Icon by Dunhill (2015)



Nose: Carlos Benaim

Finally something able to stand up to Dunhill’s reputation. They aren’t Kilgour or Anderson & Sheppard, but they definitely deserve better than that Custom, Black, Xcentric rubbish they’ve been releasing for the past dozen of years or so. Icon finally marks some difference, starting from the bottle, a heavy – and I mean, physically hell heavy – piece of great design, not some usual random glass bottle with some lousy chrome-plastic cap. Coming to the juice inside it, well... it isn’t a groundbreaking fragrance and it doesn’t aim to be so – except for the vaguely megalomaniac name, but it’s surely miles above the abovementioned mediocrity which Dunhill has been getting us used to for the past years. Nothing overly exciting, but it’s good.

Basically Icon is an elegant, clean and laid-back everyday fragrance built on a conventional, yet always pleasant structure of classy neroli – that means a zesty mandarin note tinted with some floral-leafy muskiness – blended with cardamom, lavender, crisp woods, tangy peppery notes (I smell quite a bold note of juniper too) and a subtle sort of smooth, dusty, slightly sweet vibe all over, which I guess may be due to musk, tea (as usual, a generic sort of mellow sugary-green note), some amber and a touch of powder, well contrasting the fresh head notes. A fresh, spicy-floral and orange-y take on a “barbershop” scent with a really enjoyable soapy freshness. At first, as other reviewers mentioned, it smells a bit like Declaration due to the initial blast of cardamom on a fresh, aromatic “eau de cologne” base, just with a sharper and fresher feel; then it slowly becomes woodier and slightly soapier, with a warm and slightly smoky base keeping the distinguished “mature” vibe going on, also adding a whiff of synthetic leather.

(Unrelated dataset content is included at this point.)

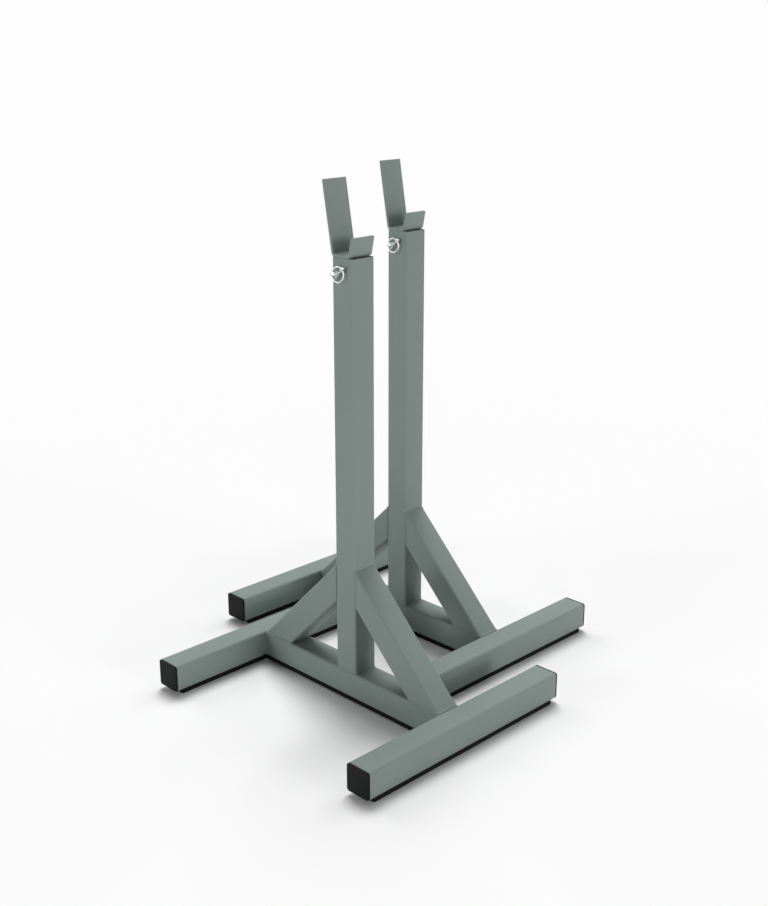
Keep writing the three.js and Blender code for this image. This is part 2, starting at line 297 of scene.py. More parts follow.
def strip_rubber():
    """Solid black rubber strip, extruded and cut. It gives the eye a dull black with a
    faint dusty mottle."""
    material, tree, place = new_material("extruded_black_rubber")
    mottle = add(tree, "ShaderNodeTexNoise", links={
        "Vector": place,
        "Scale": fineness(1.5),
        "Detail": 4.0,
    })
    colour = add(tree, "ShaderNodeMix", {"data_type": "RGBA"}, {
        MIX_FACTOR: mottle.outputs["Fac"],
        MIX_FIRST: linear("#0f1010"),
        MIX_SECOND: linear("#151616"),
    })
    gloss = add(tree, "ShaderNodeMapRange", links={
        "Value": mottle.outputs["Fac"],
        "To Min": 0.75,
        "To Max": 0.9,
    })
    normal = add(tree, "ShaderNodeBump", links={
        "Height": mottle.outputs["Fac"],
        "Distance": 0.08 * MM,
    })
    rubber = add(tree, "ShaderNodeBsdfPrincipled", links={
        "Base Color": colour.outputs[MIX_RESULT],
        "Roughness": gloss.outputs["Result"],
        "IOR": 1.52,
        "Specular IOR Level": 0.1,
        "Normal": normal.outputs["Normal"],
    })
    add(tree, "ShaderNodeOutputMaterial", links={"Surface": rubber.outputs["BSDF"]})
    return material


def bright_zinc():
    """Bright zinc plate on turned steel and spring wire. It gives the eye a cool silver
    with fine turning marks and cloudy patches in its gloss."""
    material, tree, place = new_material("bright_zinc_plate")
    clouds = add(tree, "ShaderNodeTexNoise", links={
        "Vector": place,
        "Scale": fineness(6),
        "Detail": 3.0,
    })
    # The real marks are about 0.2 mm apart. They are drawn at 0.6 mm, so that they show.
    marks = add(tree, "ShaderNodeTexNoise", links={
        "Vector": place,
        "Scale": fineness(0.6),
    })
    colour = add(tree, "ShaderNodeMix", {"data_type": "RGBA"}, {
        MIX_FACTOR: clouds.outputs["Fac"],
        MIX_FIRST: linear("#c6cac9"),
        MIX_SECOND: linear("#d8dcdb"),
    })
    gloss = add(tree, "ShaderNodeMapRange", links={
        "Value": clouds.outputs["Fac"],
        "To Min": 0.2,
        "To Max": 0.36,
    })
    normal = add(tree, "ShaderNodeBump", links={
        "Height": marks.outputs["Fac"],
        "Distance": 0.01 * MM,
    })
    plate = add(tree, "ShaderNodeBsdfPrincipled", links={
        "Base Color": colour.outputs[MIX_RESULT],
        "Metallic": 1.0,
        "Roughness": gloss.outputs["Result"],
        "Normal": normal.outputs["Normal"],
    })
    add(tree, "ShaderNodeOutputMaterial", links={"Surface": plate.outputs["BSDF"]})
    return material


PAINT = powder_coat()
PLASTIC = moulded_plastic()
RUBBER = strip_rubber()
ZINC = bright_zinc()


# Geometry Nodes

def new_tree(name, sizes):
    """A geometry tree with a Geometry input, named inputs for its sizes and one output.
    Sizes are pairs of a name and the socket's type."""
    tree = bpy.data.node_groups.new(name, "GeometryNodeTree")
    face = tree.interface
    face.new_socket(name="Geometry", in_out="OUTPUT", socket_type="NodeSocketGeometry")
    face.new_socket(name="Geometry", in_out="INPUT", socket_type="NodeSocketGeometry")
    for label, kind in sizes:
        face.new_socket(name=label, in_out="INPUT", socket_type="NodeSocket" + kind)
    return tree, add(tree, "NodeGroupInput").outputs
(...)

I agree with the reference to Terre d’Hermès and similar scents (just a bit more floral and muskier, and with some richer neroli instead of some more ordinary citrus), but I also think the tart, bracing sort of brightness which persists all over Icon’s life on skin reminds me of Guerlain Homme, especially the radiant Eau Boisée flanker. Finally, I think Icon may sit also somewhere near the current version of Eau Sauvage, just in generic terms of “family”. With these names on the table, you get the picture: it won’t surprise and amaze you, but the quality is good – and that’s the point – and the fragrance smells crisp, compelling, long-lasting and refined, with a persistent, really pleasant feel of clean elegance. Mature and youthful at once, fresh, long-lasting but discreet enough to be perfect for any situation – from the office, to a date. A respectable and unpretentious candidate for a “signature scent”, surely ending straight on top of Dunhill offerings for men – it didn’t take that much for that, though.

The only “con” I would mention is an annoying synthetic, slightly sweet woody-ambery-powdery base... thing, which I get in every, and I mean every single masculine fragrance manufactured by Interparfums. I don’t know what that is, probably some of their standard bases, but at some point on the drydown, here it is – Interparfums’ signature, like a thief signing his robberies. It’s not tragic, that note/base I mean – but a bit cheap, flatly plastic. And Icon didn’t deserve that. But well, it’s nice anyway, and Benaim did a respectable job. The official retail price seems a bit too high for me, but you already find some discounted bottles here and there – at half the price, it’s perfectly worthy the purchase for me.